Чтобы избавиться от охватившего ее тягостного ощущения, Марианна заговорила.
– Кто вы? – спросила она. – Зачем принесли меня сюда?
Но ей показалось, что ее голос доносится откуда-то издалека, едва выходя за губы, точно так, как это бывало в худших кошмарах. К тому же ни одна из негритянок не откликнулась на ее слова. Теперь все свечи горели, образуя огненные букеты, которые отражались в черном плиточном полу, блестящем, как озеро под луной. На сундуке горел еще один канделябр.
Третья женщина вскоре вернулась с уставленным яствами подносом, который она поставила на сундук.
Но когда она подошла к кровати, повелительным жестом подзывая других, Марианна увидела, что сходство этих женщин происходило из-за подобия фигур, роста и одежды, ибо последняя была гораздо красивее, чем ее подруги. У нее характерные негроидные признаки, сильно выраженные у других, были более утонченными, стилизованными.

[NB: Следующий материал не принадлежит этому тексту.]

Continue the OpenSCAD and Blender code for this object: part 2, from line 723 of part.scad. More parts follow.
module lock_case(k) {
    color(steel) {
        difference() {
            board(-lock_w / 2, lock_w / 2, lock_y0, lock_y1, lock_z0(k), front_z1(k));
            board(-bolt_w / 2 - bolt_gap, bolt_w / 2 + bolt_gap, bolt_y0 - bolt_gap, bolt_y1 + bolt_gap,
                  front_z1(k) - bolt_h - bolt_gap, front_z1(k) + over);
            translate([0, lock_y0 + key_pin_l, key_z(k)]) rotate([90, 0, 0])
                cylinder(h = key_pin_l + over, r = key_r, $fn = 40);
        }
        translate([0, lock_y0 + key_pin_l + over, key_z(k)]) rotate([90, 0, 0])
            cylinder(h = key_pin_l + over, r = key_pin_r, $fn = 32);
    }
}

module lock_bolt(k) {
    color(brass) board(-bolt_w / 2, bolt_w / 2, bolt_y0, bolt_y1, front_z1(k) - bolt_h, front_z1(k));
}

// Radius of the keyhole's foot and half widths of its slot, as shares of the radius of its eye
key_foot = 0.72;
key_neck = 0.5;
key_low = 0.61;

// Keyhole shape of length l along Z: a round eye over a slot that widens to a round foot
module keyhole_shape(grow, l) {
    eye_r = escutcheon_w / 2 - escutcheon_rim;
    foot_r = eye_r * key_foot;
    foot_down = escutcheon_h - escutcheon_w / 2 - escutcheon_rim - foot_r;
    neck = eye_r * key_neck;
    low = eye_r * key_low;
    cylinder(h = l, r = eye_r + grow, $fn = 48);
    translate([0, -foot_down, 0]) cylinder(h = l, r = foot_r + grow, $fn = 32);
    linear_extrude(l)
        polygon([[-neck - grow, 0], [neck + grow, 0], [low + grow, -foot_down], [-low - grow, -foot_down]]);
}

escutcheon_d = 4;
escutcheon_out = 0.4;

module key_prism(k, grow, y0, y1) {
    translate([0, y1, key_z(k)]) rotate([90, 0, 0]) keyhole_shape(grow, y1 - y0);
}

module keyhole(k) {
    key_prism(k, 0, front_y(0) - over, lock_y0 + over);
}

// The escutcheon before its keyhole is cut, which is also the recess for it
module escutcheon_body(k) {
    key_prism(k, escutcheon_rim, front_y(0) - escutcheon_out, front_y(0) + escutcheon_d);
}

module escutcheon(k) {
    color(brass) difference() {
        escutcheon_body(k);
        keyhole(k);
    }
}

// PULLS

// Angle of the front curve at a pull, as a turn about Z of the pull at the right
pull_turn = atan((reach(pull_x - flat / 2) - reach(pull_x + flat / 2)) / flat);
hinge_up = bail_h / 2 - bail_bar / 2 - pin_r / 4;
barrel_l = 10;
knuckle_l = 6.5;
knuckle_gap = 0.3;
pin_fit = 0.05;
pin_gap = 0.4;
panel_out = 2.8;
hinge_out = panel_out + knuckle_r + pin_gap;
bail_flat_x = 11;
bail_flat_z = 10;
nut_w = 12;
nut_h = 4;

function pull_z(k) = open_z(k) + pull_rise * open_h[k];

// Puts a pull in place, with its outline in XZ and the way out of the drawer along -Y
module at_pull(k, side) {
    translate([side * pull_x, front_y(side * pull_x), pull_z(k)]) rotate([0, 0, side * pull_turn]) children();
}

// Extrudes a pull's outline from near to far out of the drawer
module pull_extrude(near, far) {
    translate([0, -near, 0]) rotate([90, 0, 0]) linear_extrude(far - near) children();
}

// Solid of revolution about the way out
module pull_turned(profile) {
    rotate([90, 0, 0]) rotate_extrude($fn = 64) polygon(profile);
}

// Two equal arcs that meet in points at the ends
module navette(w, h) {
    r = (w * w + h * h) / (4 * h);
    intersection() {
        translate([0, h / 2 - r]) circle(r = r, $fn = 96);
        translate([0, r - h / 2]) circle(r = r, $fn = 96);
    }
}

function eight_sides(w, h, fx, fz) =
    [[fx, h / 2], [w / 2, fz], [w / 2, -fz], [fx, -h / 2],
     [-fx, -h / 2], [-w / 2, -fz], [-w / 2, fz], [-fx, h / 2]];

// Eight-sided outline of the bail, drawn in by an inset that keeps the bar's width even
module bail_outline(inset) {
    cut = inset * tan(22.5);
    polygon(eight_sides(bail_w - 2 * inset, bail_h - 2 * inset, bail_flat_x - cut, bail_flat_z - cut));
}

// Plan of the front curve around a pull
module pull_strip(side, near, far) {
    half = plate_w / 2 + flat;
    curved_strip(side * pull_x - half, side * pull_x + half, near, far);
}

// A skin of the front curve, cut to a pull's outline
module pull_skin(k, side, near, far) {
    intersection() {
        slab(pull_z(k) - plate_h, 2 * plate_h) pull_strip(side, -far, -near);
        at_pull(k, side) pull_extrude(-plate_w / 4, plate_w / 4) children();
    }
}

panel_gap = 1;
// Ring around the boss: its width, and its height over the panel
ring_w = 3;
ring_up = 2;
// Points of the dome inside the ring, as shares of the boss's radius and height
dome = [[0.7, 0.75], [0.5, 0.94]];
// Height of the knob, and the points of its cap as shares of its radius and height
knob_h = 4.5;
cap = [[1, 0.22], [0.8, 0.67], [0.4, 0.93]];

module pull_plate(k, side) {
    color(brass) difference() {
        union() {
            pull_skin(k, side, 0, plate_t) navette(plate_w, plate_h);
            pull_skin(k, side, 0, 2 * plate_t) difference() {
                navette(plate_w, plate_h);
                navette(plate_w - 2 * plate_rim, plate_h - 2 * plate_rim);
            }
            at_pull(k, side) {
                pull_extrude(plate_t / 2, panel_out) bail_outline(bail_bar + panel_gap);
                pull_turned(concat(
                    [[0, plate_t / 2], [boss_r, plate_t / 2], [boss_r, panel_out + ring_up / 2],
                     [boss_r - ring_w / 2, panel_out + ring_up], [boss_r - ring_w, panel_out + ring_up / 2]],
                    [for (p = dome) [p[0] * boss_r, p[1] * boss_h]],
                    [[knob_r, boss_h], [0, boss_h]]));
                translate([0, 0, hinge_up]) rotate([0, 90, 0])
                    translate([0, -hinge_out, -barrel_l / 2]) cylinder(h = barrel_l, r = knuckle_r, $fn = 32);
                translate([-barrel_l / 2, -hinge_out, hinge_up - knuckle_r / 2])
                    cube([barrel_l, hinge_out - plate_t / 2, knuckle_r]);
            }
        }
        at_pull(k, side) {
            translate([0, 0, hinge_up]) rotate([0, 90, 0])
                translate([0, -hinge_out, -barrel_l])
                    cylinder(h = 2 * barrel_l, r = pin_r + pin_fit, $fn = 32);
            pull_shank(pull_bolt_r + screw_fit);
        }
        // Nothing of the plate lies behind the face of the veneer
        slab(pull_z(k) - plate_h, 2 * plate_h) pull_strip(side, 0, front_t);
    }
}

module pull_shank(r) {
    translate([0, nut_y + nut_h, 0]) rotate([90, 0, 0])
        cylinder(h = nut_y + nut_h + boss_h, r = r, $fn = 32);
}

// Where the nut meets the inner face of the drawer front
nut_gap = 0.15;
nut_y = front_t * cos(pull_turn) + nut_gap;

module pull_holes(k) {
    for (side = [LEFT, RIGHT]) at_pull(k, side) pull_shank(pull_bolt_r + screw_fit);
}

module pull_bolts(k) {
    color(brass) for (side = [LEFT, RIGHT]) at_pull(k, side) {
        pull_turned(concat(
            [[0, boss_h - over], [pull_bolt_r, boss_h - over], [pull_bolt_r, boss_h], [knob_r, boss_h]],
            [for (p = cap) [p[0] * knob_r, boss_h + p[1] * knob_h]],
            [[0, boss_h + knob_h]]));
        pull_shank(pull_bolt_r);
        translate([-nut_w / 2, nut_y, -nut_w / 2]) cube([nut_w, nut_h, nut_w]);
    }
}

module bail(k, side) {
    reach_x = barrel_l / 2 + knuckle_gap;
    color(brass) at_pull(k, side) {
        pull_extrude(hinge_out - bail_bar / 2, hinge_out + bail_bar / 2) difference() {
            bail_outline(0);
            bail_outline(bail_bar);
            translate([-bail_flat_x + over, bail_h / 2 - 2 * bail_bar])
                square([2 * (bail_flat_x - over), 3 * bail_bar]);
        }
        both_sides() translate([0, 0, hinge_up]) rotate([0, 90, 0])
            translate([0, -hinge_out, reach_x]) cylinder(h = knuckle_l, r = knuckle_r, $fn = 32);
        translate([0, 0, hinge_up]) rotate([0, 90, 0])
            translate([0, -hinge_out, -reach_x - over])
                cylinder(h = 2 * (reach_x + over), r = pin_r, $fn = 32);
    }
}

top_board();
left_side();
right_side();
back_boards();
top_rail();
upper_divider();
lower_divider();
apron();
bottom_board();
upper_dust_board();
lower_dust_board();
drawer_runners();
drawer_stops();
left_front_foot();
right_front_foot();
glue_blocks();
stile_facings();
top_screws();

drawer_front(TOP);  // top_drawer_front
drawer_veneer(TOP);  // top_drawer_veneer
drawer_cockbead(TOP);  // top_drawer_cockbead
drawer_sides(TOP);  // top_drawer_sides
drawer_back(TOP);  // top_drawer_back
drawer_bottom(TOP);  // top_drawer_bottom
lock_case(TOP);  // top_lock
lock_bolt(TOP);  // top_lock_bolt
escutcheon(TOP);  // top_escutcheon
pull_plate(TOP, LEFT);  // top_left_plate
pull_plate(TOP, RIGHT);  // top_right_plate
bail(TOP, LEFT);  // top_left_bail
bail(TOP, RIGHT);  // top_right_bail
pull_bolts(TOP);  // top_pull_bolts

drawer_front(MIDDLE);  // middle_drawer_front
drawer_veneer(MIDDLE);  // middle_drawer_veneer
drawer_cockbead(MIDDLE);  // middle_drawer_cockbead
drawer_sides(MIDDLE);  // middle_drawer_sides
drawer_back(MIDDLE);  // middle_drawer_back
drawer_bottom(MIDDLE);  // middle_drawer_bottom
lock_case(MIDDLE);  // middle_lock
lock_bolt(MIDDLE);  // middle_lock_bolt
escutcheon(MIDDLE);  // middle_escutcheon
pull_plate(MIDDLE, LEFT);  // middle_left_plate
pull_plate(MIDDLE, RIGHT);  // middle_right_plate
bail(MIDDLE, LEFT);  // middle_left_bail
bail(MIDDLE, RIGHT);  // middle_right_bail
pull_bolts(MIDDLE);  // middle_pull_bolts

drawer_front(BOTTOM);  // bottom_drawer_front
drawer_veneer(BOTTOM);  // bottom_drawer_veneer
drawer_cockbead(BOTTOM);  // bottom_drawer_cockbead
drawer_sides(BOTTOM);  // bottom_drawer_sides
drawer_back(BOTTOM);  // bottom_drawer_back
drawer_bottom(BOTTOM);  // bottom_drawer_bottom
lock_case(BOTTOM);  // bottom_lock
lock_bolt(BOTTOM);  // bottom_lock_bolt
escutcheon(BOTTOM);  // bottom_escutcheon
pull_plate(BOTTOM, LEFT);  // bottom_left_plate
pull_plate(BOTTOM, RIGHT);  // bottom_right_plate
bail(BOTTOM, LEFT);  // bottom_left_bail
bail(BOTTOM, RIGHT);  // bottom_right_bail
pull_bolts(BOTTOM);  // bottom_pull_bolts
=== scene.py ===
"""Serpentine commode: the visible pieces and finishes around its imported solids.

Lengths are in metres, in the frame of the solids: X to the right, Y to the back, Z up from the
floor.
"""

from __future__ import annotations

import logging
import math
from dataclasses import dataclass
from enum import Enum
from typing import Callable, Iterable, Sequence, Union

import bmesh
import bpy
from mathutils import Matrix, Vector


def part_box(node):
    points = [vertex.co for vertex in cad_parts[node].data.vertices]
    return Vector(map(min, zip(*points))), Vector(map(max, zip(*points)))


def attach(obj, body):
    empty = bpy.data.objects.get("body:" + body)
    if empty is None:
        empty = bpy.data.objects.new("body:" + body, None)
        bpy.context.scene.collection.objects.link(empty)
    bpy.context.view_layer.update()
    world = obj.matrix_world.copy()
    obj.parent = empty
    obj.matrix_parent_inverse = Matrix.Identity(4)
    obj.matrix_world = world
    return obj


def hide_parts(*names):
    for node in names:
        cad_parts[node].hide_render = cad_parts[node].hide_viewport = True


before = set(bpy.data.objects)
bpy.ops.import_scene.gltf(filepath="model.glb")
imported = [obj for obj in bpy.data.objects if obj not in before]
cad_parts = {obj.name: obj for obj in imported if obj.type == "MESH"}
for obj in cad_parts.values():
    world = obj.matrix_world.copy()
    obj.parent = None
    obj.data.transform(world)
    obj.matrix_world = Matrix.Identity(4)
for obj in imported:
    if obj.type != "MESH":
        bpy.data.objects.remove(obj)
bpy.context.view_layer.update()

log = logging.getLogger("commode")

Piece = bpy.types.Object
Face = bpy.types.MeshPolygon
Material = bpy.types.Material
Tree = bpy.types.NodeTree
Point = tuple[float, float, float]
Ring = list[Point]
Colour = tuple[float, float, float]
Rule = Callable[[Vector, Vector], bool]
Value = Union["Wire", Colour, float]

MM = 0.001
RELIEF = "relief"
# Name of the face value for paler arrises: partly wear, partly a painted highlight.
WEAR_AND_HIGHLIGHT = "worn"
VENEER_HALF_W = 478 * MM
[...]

Ее холодные глаза сине-стального цвета имели красивый миндалевидный разрез, а ее профиль, несмотря на почти животную чувственность грубо вырубленных губ, мог бы принадлежать дочери фараона. В ней чувствовалась надменность и презрительная властность. В мрачном свете свечей она составляла с другими единую группу, но видно было, что она – главная, а те ей повинуются.
По ее знаку Марианну снова схватили и поставили на ноги. Чернокожая красавица подошла и, словно не замечая попыток к сопротивлению, впрочем, немедленно укрощенных, расстегнула измятое платье молодой женщины и сняла его. Белье и чулки последовали за ним.
Обнаженную Марианну подхватили ее охранницы, обладавшие, видимо, незаурядной силой, и доставили к табурету, поставленному в центре бассейна, встроенного прямо в полу. Вооружившись губкой и душистым мылом, негритянка начала ее мыть, не говоря ни слова. Попытки Марианны пробить это упорное молчание оказались бесплодными.
Подумав, что, может быть, эти женщины такие же немые, как и Джакопо, Марианна смирилась. Дорога утомила ее невероятно. Она чувствовала себя усталой и грязной. Этот энергичный душ был желанным, и Марианне сразу стало лучше, после того как ее крепко вытерла женщина, в чьих руках внезапно появилась удивительная нежность, и начала натирать все ее тело маслом со странным резким запахом, которое полностью сняло усталость с ее мускулов. Затем принялись расчесывать ее распущенные волосы, пока они не стали потрескивать под гребнями.